Use activity metrics to improve content quality. Use business metrics to judge return.

Step 2: Track campaign intent by post type

Not every post has the same objective. Label posts by intent so results are comparable:

  • Awareness
  • Demand capture
  • Product education
  • Customer proof

This lets you evaluate performance by strategic purpose, not by random weekly averages.

Step 3: Standardize attribution inputs

ROI tracking fails when campaign tags are inconsistent. For each post, define a consistent UTM structure and destination mapping.

Even a simple rule set can dramatically improve reporting quality and confidence in decision-making.

Step 4: Measure operational leverage from scheduling

Scheduling tools create ROI in two ways: they help performance and they reduce operational drag.
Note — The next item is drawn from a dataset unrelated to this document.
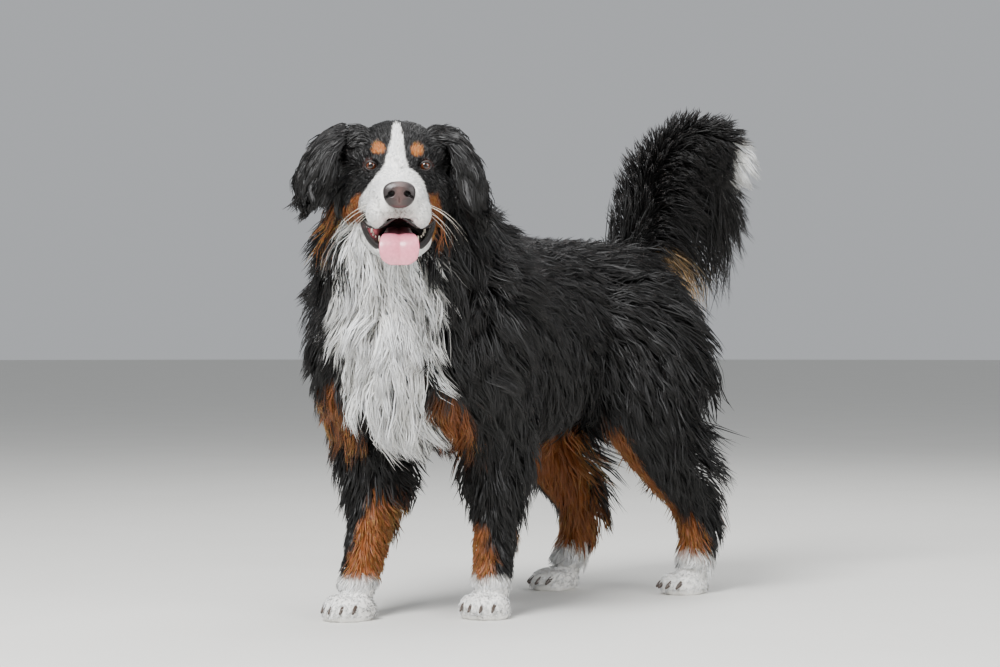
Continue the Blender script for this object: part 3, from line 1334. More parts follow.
def body_density(points, normals):
    """Strands to the square metre of the straight skin."""
    z = points[:, 2]
    depth = coat_depth(points, normals)
    dense = np.interp(depth, [0.004, 0.012, 0.022, 0.04, 0.08], [90000, 56000, 28500, 26500, 26500])
    front = step_between(-0.20, -0.26, points[:, 1]) * step_between(0.24, 0.30, z)
    dense = dense * (1 + 1.35 * front)
    dense = np.where(z < 0.06, 70000, dense)
    hidden = (z < 0.008) | (behind_head(points) < -0.02)
    return dense * ~hidden * HAIR_SHARE


def coat_of_body(points, normals, rng):
    depth = coat_depth(points, normals)
    count = len(points)
    y, z = points[:, 1], points[:, 2]
    length = np.interp(depth, [0.004, 0.010, 0.020, 0.040, 0.080], [0.010, 0.026, 0.062, 0.085, 0.100])
    length = length * rng.uniform(0.70, 1.25, count)
    long = step_between(0.014, 0.040, depth)
    under = np.clip(-normals[:, 2], 0, 1)
    behind = np.clip(normals[:, 1], 0, 1) * (y > 0.1)
    return {
        "depth": depth,
        "length": length * (1 + 0.35 * under * (z > 0.25)),
        "height": depth * (1 - UNDER) * (1.15 + 0.25 * behind) + 0.006 * long,
        "free": 0.20 + 0.55 * long + 0.25 * under,
        "fall": 0.05 + 0.25 * long + 0.3 * under,
        "wave": 0.15 + 0.40 * step_between(0.012, 0.030, depth),
        "turns": np.where(depth > 0.014, 1.1, 0.6),
        "clump": 0.30 + 0.32 * long,
        "frizz": 0.0005 + 0.0014 * step_between(0.01, 0.03, depth),
        "stray": 0.12 + 0.22 * step_between(0.01, 0.03, depth),
    }


def take(coat, keep):
    """The rows of a coat's tables that a piece keeps, its leaders numbered anew."""
    index = np.full(len(keep), -1)
    index[np.flatnonzero(keep)] = np.arange(keep.sum())
    part = {name: values[keep] for name, values in coat.items() if name != "lead"}
    lead = index[coat["lead"][keep]]
    part["lead"] = np.where(lead < 0, np.arange(keep.sum()), lead)
    return part


def make_body_coat(sizes):
    rng = np.random.default_rng(SEED)
    body = MADE["body"]
    roots, faces = sow(body.data, body_density, rng, 150000)
    tail = (roots[:, 1] > 0.33) & (roots[:, 2] > 0.60)
    roots, faces = roots[~tail], faces[~tail]
    coat = coat_of_body(roots, faces, rng)
    spacing = np.interp(coat["depth"], [0.004, 0.012, 0.03, 0.06], [0.006, 0.010, 0.017, 0.021])
    coat["lead"] = tend(roots, spacing, rng)
    seen = roots + lie_on_body(roots, faces) * (SEEN_AT * coat["length"])[:, None]
    colours = body_colour(seen, faces)
    region = body_region(roots, faces)
    lead_region = region[coat["lead"]]
    material = MADE["hair"]
    pieces = []
    for name in sorted(set(lead_region)):
        keep = lead_region == name
        part = take(coat, keep)
        short = name in ("forelegs", "hind_legs", "feet")
        steps = 2 if name == "feet" else 3 if short else 4
        here = roots[keep]
        places, looks = grow_strands(MADE["body_tree"], here, faces[keep], lie_on_body, part, rng, steps)
        breadth = np.interp(part["depth"], [0.004, 0.012, 0.03], [0.0015, 0.0020, 0.0026])
        breadth = breadth * rng.uniform(0.65, 1.35, len(here))
        breadth = breadth * (0.80 if name in ("chest", "neck_left", "neck_right") else 1.0)
        breadth = breadth * sizes.hair_breadth
        corners = ribbon_corners(places, looks, breadth, HAIR_SHAPE)
        corners = stand_rows(corners)
        corners[..., 2] = np.maximum(corners[..., 2], 0.0006)
        soft = turned(places, looks, stand_rows)
        colour = tint(colours[keep], part["lead"], steps, rng)
        pieces.append(strands_object("coat_" + name, corners, colour, map_body(here), material, soft))
    return pieces


def head_coat_tables(points, normals, rng):
    x, y, z = points.T
    depth = head_depth(points, normals)
    count = len(points)
    length = 0.0045 + 0.004 * step_between(-0.10, -0.03, y) + 0.007 * step_between(0.0, 0.05, y)
    length = length + 0.014 * step_between(0.06, 0.12, y)
    cheek = step_between(0.015, 0.05, y) * step_between(0.0, -0.06, z)
    throat = step_between(-0.05, 0.02, y) * step_between(-0.10, -0.14, z)
    temple = step_between(0.040, 0.060, abs(x)) * step_between(0.020, 0.045, z)
    ruff = step_between(0.045, 0.075, y) * step_between(0.045, 0.0, z)
    # the hair behind the right ear, which lies further out, closes the gap beside the cheek
    level = step_between(0.045, 0.025, z) * step_between(-0.08, -0.04, z)
    ruff = np.maximum(ruff, (x < 0) * step_between(0.018, 0.040, y) * level)
    length = length + 0.040 * cheek + 0.030 * throat + 0.022 * temple + 0.025 * ruff
    long = np.clip((length - 0.014) / 0.03, 0, 1)
    return {
        "depth": depth,
        "length": length * rng.uniform(0.75, 1.2, count),
        "height": 0.0010 + depth * (0.30 + 0.5 * long) + 0.003 * temple + 0.010 * cheek + 0.016 * ruff,
        "free": 0.05 + 0.5 * long,
        "fall": 0.03 + 0.30 * long,
        "wave": 0.05 + 0.40 * long,
        "turns": 0.5 + 0.8 * long,
        "clump": 0.10 + 0.45 * long,
        "frizz": 0.0001 + 0.0009 * long,
        "stray": 0.05 + 0.20 * long,
    }


def head_density(points, normals):
    x, y, z = points.T
    dense = np.interp(y, [-0.06, -0.02, 0.03, 0.08], [290000, 250000, 150000, 75000])
    eyes = np.minimum(*[np.hypot(x - m * EYE_SPACING / 2, z * 1.25) for m in (1, -1)])
    bare = (eyes < 0.0108) & (y < 0.02)
    nose = (y < -0.093) & (abs(x) < 0.027) & (z > -0.069) & (z < -0.020)
    hollow = ((x / 0.030) ** 2 + ((y + 0.056) / 0.046) ** 2 + ((z + 0.100) / 0.030) ** 2) < 1.0
    lips = lip_band(points) > 0.5
    behind = (y > 0.11) | (behind_neck(points) > 0.015)
    return dense * ~(bare | nose | hollow | lips | behind) * HAIR_SHARE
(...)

Track both.

  • Hours saved per week on manual posting
  • Reduction in missed posting windows
  • Faster campaign launch turnaround
  • Lower content rework from late approvals

Step 5: Build a simple ROI scorecard

Use a monthly scorecard with these fields:

  • Posts published by intent
  • Visits and conversion events by campaign
  • Pipeline contribution from social-assisted touchpoints
  • Operational hours saved

This gives leadership a clear picture of both growth impact and efficiency impact.

Common mistakes to avoid

  • Reporting only engagement metrics to leadership
  • Changing attribution conventions monthly
  • Comparing unlike post types as if they had the same goal
  • Ignoring workflow bottlenecks that suppress output quality

Final takeaway

Social ROI is not a mystery. It is a systems problem. When your team pairs consistent scheduling with clean attribution and clear campaign intent, social becomes measurable, improvable, and commercially relevant.